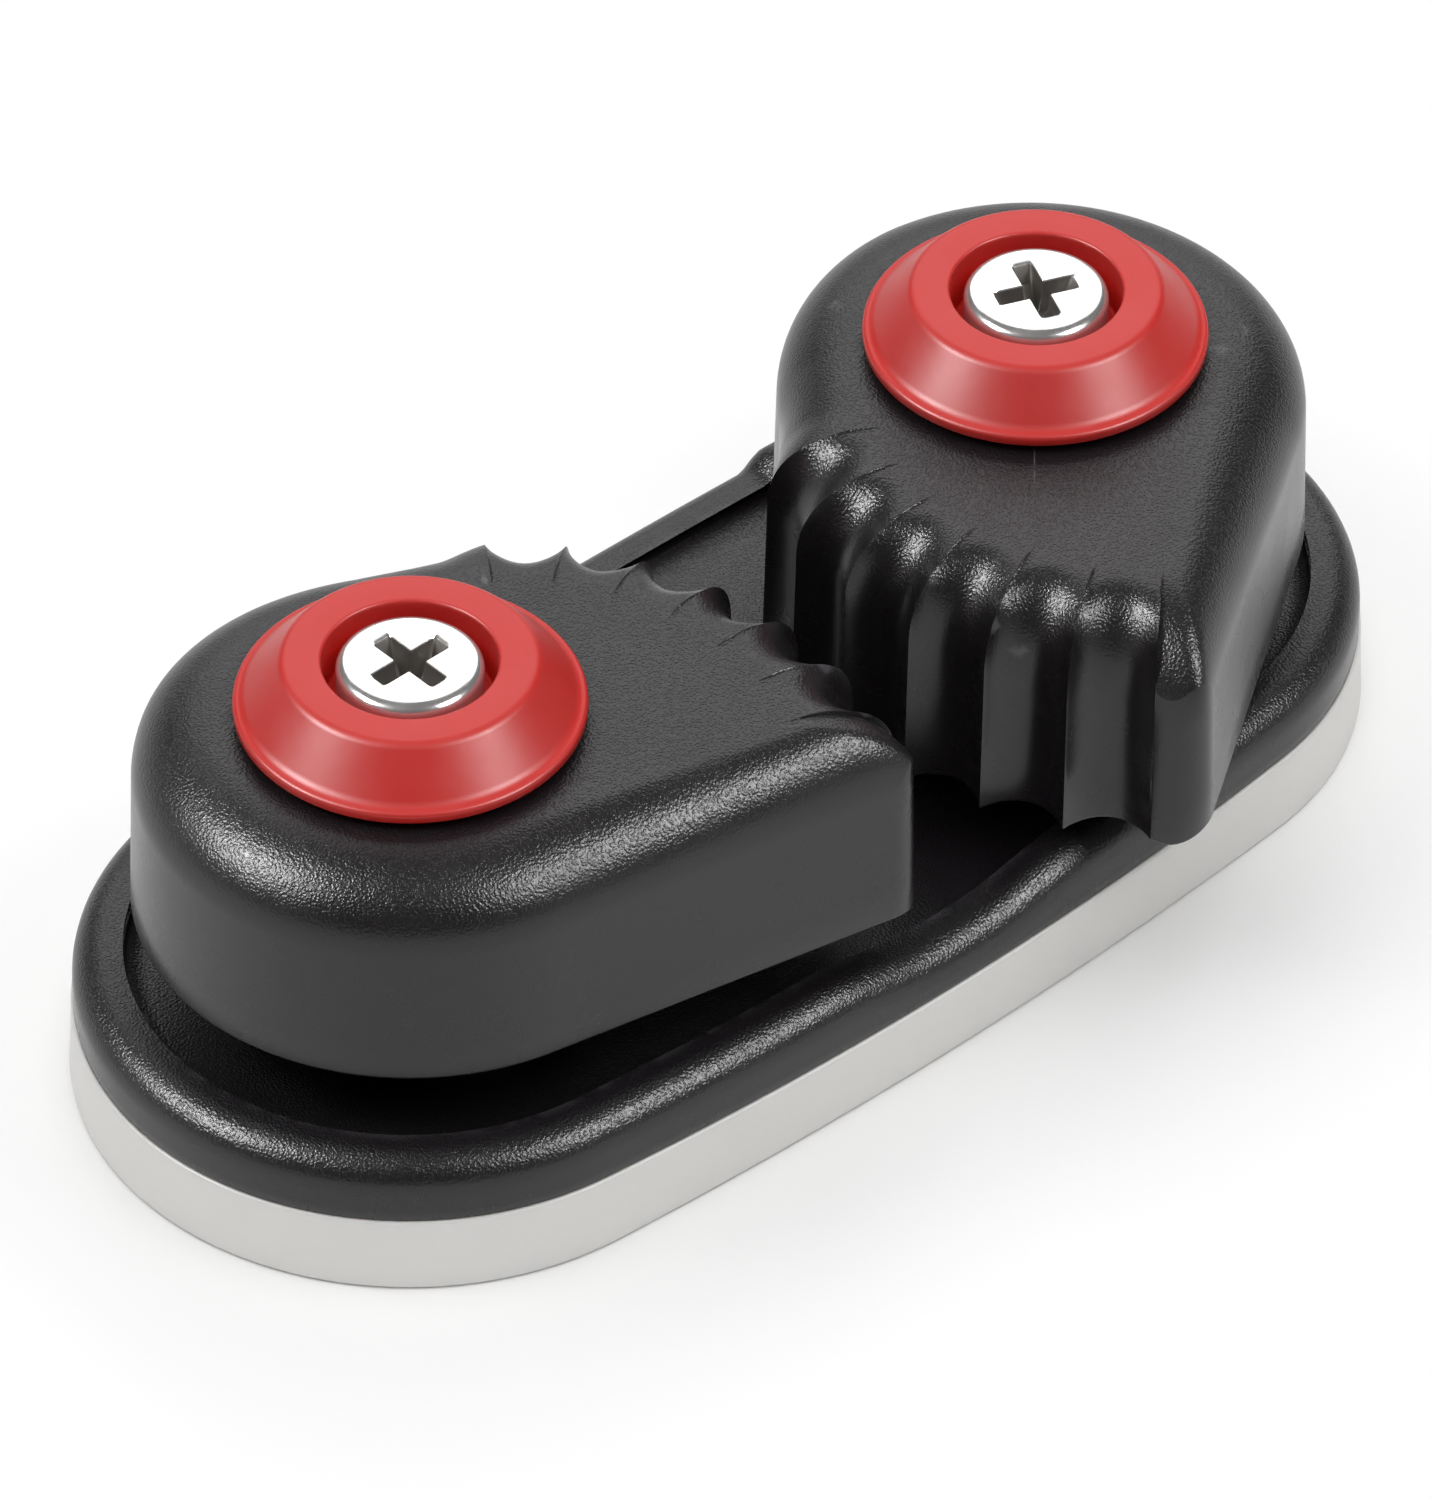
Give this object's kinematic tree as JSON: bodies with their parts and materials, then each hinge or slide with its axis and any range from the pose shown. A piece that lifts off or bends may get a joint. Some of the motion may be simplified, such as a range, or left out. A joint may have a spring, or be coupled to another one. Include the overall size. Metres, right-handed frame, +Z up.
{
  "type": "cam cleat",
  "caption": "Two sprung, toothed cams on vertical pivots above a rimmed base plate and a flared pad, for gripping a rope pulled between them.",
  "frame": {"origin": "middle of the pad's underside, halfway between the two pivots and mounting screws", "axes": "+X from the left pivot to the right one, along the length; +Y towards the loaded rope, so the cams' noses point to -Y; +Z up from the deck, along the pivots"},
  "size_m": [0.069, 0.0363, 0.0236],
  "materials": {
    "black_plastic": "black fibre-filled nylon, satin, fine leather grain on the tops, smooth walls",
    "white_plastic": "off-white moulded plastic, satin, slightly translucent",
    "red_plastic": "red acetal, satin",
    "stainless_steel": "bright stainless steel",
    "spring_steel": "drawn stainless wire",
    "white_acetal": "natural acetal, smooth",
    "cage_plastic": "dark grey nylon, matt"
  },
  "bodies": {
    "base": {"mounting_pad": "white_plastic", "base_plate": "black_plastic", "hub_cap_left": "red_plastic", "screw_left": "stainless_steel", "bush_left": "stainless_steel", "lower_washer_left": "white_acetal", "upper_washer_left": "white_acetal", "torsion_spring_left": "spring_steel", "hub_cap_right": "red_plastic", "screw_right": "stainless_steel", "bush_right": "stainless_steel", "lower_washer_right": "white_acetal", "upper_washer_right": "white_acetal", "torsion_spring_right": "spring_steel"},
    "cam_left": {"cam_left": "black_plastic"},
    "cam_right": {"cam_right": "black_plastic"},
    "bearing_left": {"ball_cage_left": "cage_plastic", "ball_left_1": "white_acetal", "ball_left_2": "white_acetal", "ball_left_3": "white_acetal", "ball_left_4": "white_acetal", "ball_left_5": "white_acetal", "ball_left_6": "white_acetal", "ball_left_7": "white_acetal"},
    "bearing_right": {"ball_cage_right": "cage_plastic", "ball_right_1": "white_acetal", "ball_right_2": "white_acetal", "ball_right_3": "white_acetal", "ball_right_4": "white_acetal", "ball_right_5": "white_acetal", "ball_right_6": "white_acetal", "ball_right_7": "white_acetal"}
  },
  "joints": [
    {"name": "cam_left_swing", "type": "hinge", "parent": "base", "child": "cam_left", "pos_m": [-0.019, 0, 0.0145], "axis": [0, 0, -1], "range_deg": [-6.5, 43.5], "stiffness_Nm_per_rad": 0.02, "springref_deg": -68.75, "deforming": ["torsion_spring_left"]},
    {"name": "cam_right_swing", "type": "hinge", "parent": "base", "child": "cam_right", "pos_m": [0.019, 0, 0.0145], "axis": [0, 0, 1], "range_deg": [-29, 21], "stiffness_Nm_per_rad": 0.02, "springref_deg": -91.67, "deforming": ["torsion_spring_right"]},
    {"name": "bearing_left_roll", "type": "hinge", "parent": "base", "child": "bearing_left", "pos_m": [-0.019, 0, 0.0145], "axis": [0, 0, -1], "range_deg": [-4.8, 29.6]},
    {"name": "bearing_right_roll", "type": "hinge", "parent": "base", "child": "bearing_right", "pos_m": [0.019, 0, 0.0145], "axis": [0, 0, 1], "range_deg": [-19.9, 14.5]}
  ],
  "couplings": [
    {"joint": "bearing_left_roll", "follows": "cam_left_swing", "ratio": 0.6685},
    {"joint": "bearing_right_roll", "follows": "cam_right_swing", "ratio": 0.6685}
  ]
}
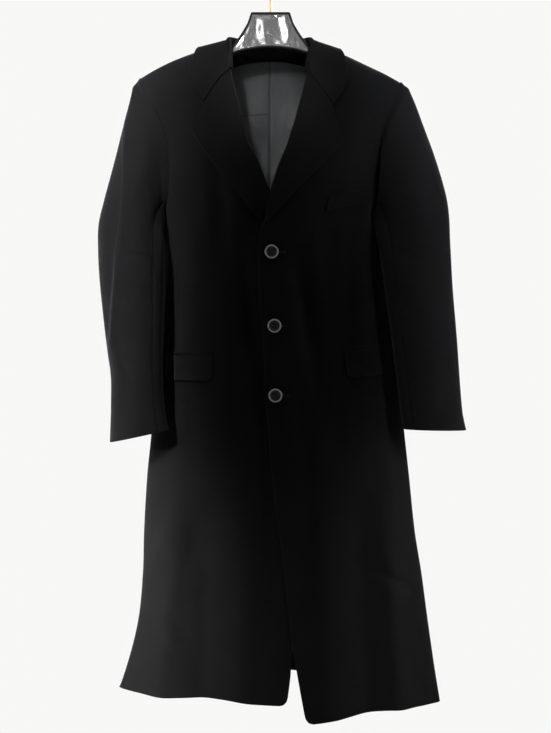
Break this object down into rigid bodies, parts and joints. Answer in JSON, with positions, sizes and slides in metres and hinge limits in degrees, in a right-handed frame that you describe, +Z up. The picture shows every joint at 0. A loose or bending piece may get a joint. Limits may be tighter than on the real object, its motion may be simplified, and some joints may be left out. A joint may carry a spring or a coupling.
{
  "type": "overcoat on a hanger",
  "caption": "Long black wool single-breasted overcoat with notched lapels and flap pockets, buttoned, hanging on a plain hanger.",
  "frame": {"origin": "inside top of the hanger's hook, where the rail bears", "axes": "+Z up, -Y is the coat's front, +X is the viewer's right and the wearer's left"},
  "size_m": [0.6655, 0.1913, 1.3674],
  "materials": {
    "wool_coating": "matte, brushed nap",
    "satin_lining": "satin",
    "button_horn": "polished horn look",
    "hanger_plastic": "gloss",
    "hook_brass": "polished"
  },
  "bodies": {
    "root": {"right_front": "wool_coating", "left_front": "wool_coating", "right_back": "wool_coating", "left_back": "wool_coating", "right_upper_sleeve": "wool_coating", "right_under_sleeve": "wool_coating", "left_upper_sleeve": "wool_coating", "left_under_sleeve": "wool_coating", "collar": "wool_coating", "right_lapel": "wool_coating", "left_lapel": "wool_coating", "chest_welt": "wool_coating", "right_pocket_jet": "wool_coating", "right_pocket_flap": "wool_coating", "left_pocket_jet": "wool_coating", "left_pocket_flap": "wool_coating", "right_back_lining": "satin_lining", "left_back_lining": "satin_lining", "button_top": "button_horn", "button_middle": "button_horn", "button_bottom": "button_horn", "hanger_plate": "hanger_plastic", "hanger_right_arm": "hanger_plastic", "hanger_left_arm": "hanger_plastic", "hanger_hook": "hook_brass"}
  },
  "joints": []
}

--------------------------------------------------

Please reproduce all of the entries exactly as they stand.

The answer:
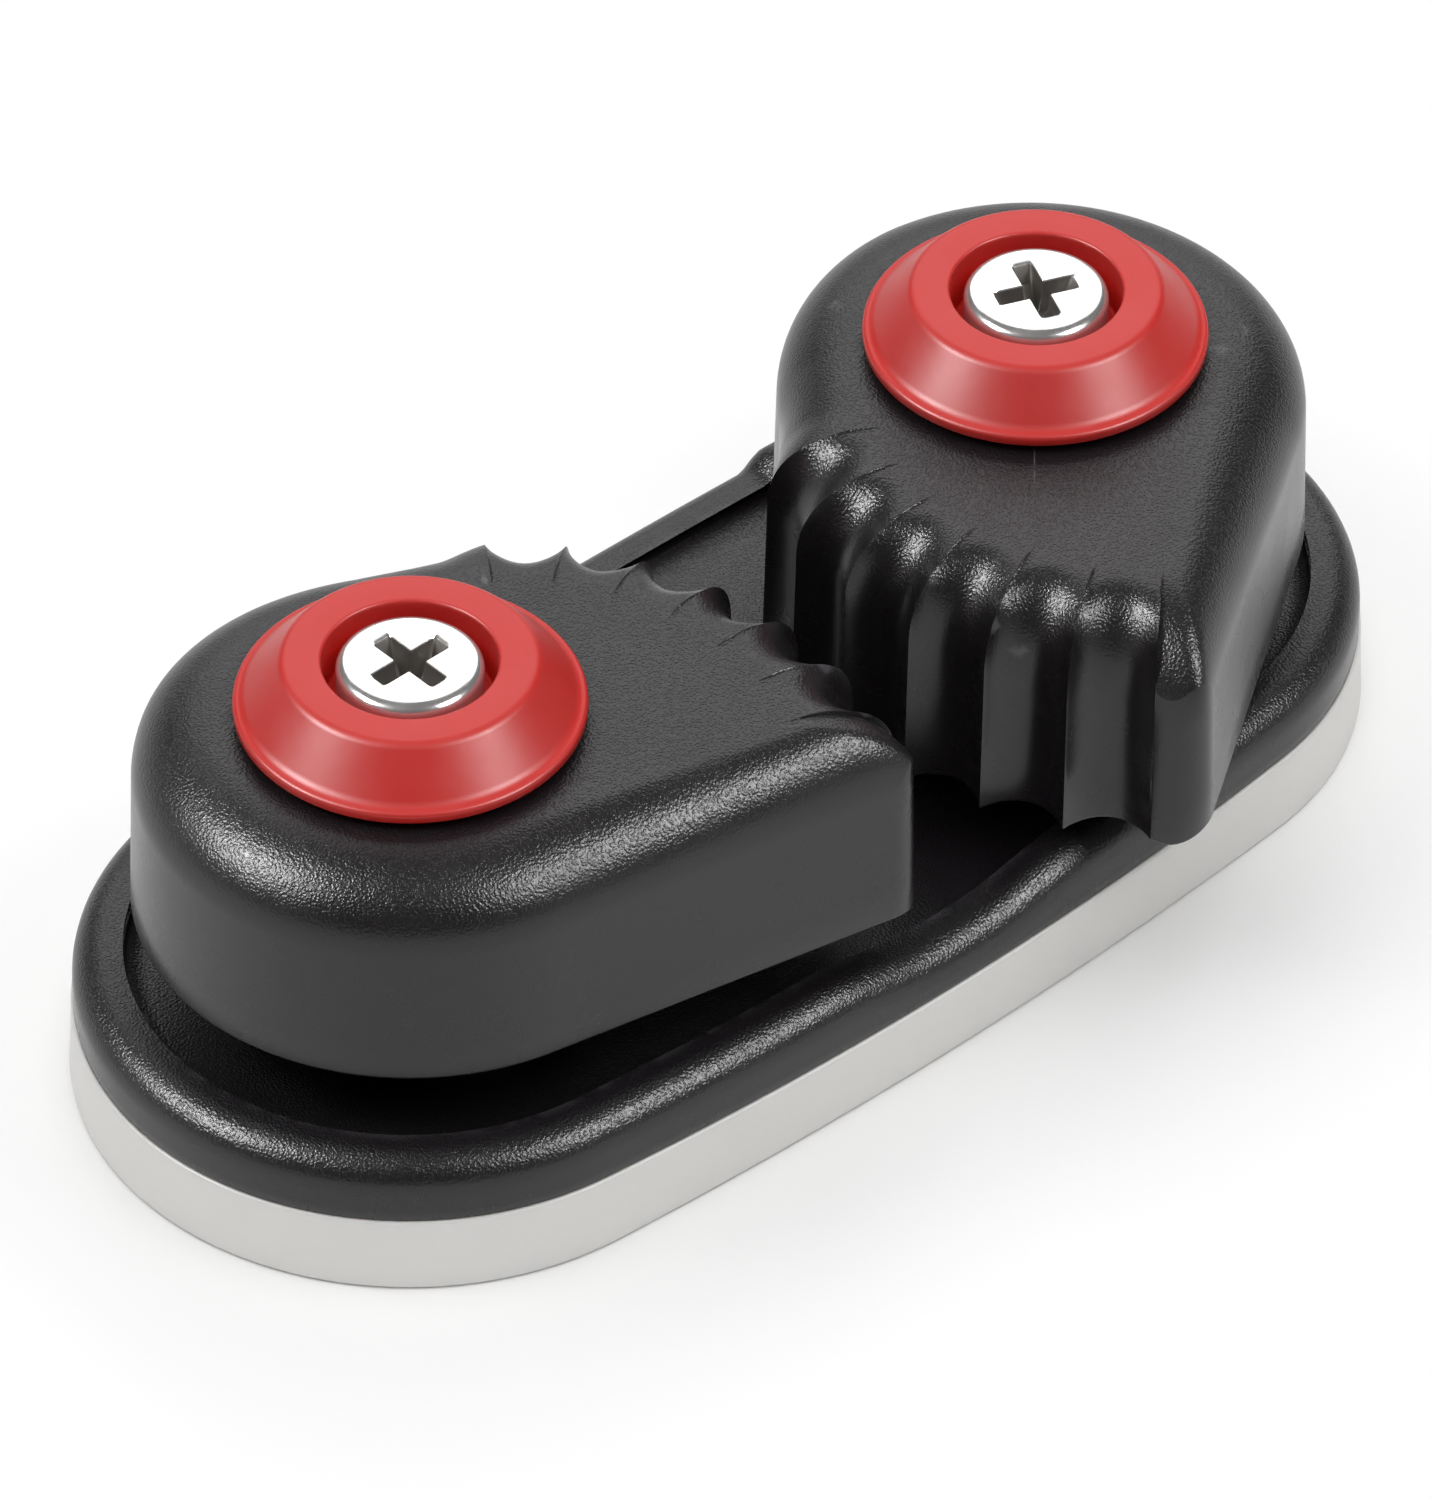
Give this object's kinematic tree as JSON: bodies with their parts and materials, then each hinge or slide with its axis and any range from the pose shown. A piece that lifts off or bends may get a joint. Some of the motion may be simplified, such as a range, or left out. A joint may have a spring, or be coupled to another one. Include the overall size. Metres, right-handed frame, +Z up.
{
  "type": "cam cleat",
  "caption": "Two sprung, toothed cams on vertical pivots above a rimmed base plate and a flared pad, for gripping a rope pulled between them.",
  "frame": {"origin": "middle of the pad's underside, halfway between the two pivots and mounting screws", "axes": "+X from the left pivot to the right one, along the length; +Y towards the loaded rope, so the cams' noses point to -Y; +Z up from the deck, along the pivots"},
  "size_m": [0.069, 0.0363, 0.0236],
  "materials": {
    "black_plastic": "black fibre-filled nylon, satin, fine leather grain on the tops, smooth walls",
    "white_plastic": "off-white moulded plastic, satin, slightly translucent",
    "red_plastic": "red acetal, satin",
    "stainless_steel": "bright stainless steel",
    "spring_steel": "drawn stainless wire",
    "white_acetal": "natural acetal, smooth",
    "cage_plastic": "dark grey nylon, matt"
  },
  "bodies": {
    "base": {"mounting_pad": "white_plastic", "base_plate": "black_plastic", "hub_cap_left": "red_plastic", "screw_left": "stainless_steel", "bush_left": "stainless_steel", "lower_washer_left": "white_acetal", "upper_washer_left": "white_acetal", "torsion_spring_left": "spring_steel", "hub_cap_right": "red_plastic", "screw_right": "stainless_steel", "bush_right": "stainless_steel", "lower_washer_right": "white_acetal", "upper_washer_right": "white_acetal", "torsion_spring_right": "spring_steel"},
    "cam_left": {"cam_left": "black_plastic"},
    "cam_right": {"cam_right": "black_plastic"},
    "bearing_left": {"ball_cage_left": "cage_plastic", "ball_left_1": "white_acetal", "ball_left_2": "white_acetal", "ball_left_3": "white_acetal", "ball_left_4": "white_acetal", "ball_left_5": "white_acetal", "ball_left_6": "white_acetal", "ball_left_7": "white_acetal"},
    "bearing_right": {"ball_cage_right": "cage_plastic", "ball_right_1": "white_acetal", "ball_right_2": "white_acetal", "ball_right_3": "white_acetal", "ball_right_4": "white_acetal", "ball_right_5": "white_acetal", "ball_right_6": "white_acetal", "ball_right_7": "white_acetal"}
  },
  "joints": [
    {"name": "cam_left_swing", "type": "hinge", "parent": "base", "child": "cam_left", "pos_m": [-0.019, 0, 0.0145], "axis": [0, 0, -1], "range_deg": [-6.5, 43.5], "stiffness_Nm_per_rad": 0.02, "springref_deg": -68.75, "deforming": ["torsion_spring_left"]},
    {"name": "cam_right_swing", "type": "hinge", "parent": "base", "child": "cam_right", "pos_m": [0.019, 0, 0.0145], "axis": [0, 0, 1], "range_deg": [-29, 21], "stiffness_Nm_per_rad": 0.02, "springref_deg": -91.67, "deforming": ["torsion_spring_right"]},
    {"name": "bearing_left_roll", "type": "hinge", "parent": "base", "child": "bearing_left", "pos_m": [-0.019, 0, 0.0145], "axis": [0, 0, -1], "range_deg": [-4.8, 29.6]},
    {"name": "bearing_right_roll", "type": "hinge", "parent": "base", "child": "bearing_right", "pos_m": [0.019, 0, 0.0145], "axis": [0, 0, 1], "range_deg": [-19.9, 14.5]}
  ],
  "couplings": [
    {"joint": "bearing_left_roll", "follows": "cam_left_swing", "ratio": 0.6685},
    {"joint": "bearing_right_roll", "follows": "cam_right_swing", "ratio": 0.6685}
  ]
}
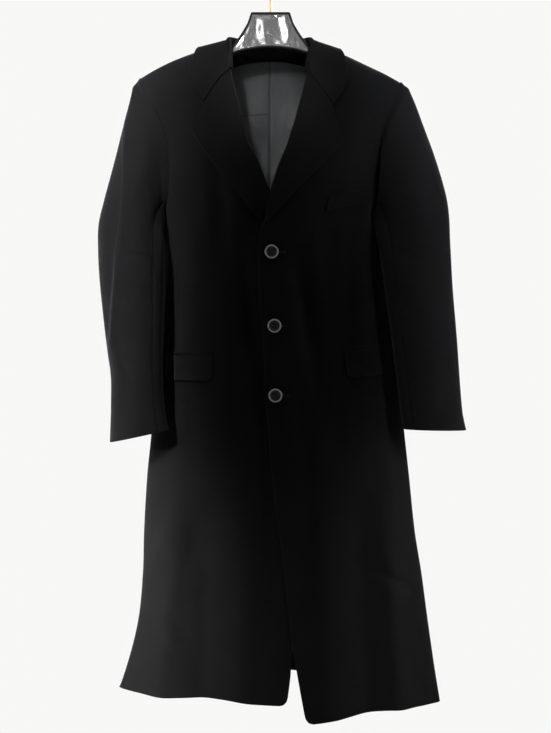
Break this object down into rigid bodies, parts and joints. Answer in JSON, with positions, sizes and slides in metres and hinge limits in degrees, in a right-handed frame that you describe, +Z up. The picture shows every joint at 0. A loose or bending piece may get a joint. Limits may be tighter than on the real object, its motion may be simplified, and some joints may be left out. A joint may carry a spring or a coupling.
{
  "type": "overcoat on a hanger",
  "caption": "Long black wool single-breasted overcoat with notched lapels and flap pockets, buttoned, hanging on a plain hanger.",
  "frame": {"origin": "inside top of the hanger's hook, where the rail bears", "axes": "+Z up, -Y is the coat's front, +X is the viewer's right and the wearer's left"},
  "size_m": [0.6655, 0.1913, 1.3674],
  "materials": {
    "wool_coating": "matte, brushed nap",
    "satin_lining": "satin",
    "button_horn": "polished horn look",
    "hanger_plastic": "gloss",
    "hook_brass": "polished"
  },
  "bodies": {
    "root": {"right_front": "wool_coating", "left_front": "wool_coating", "right_back": "wool_coating", "left_back": "wool_coating", "right_upper_sleeve": "wool_coating", "right_under_sleeve": "wool_coating", "left_upper_sleeve": "wool_coating", "left_under_sleeve": "wool_coating", "collar": "wool_coating", "right_lapel": "wool_coating", "left_lapel": "wool_coating", "chest_welt": "wool_coating", "right_pocket_jet": "wool_coating", "right_pocket_flap": "wool_coating", "left_pocket_jet": "wool_coating", "left_pocket_flap": "wool_coating", "right_back_lining": "satin_lining", "left_back_lining": "satin_lining", "button_top": "button_horn", "button_middle": "button_horn", "button_bottom": "button_horn", "hanger_plate": "hanger_plastic", "hanger_right_arm": "hanger_plastic", "hanger_left_arm": "hanger_plastic", "hanger_hook": "hook_brass"}
  },
  "joints": []
}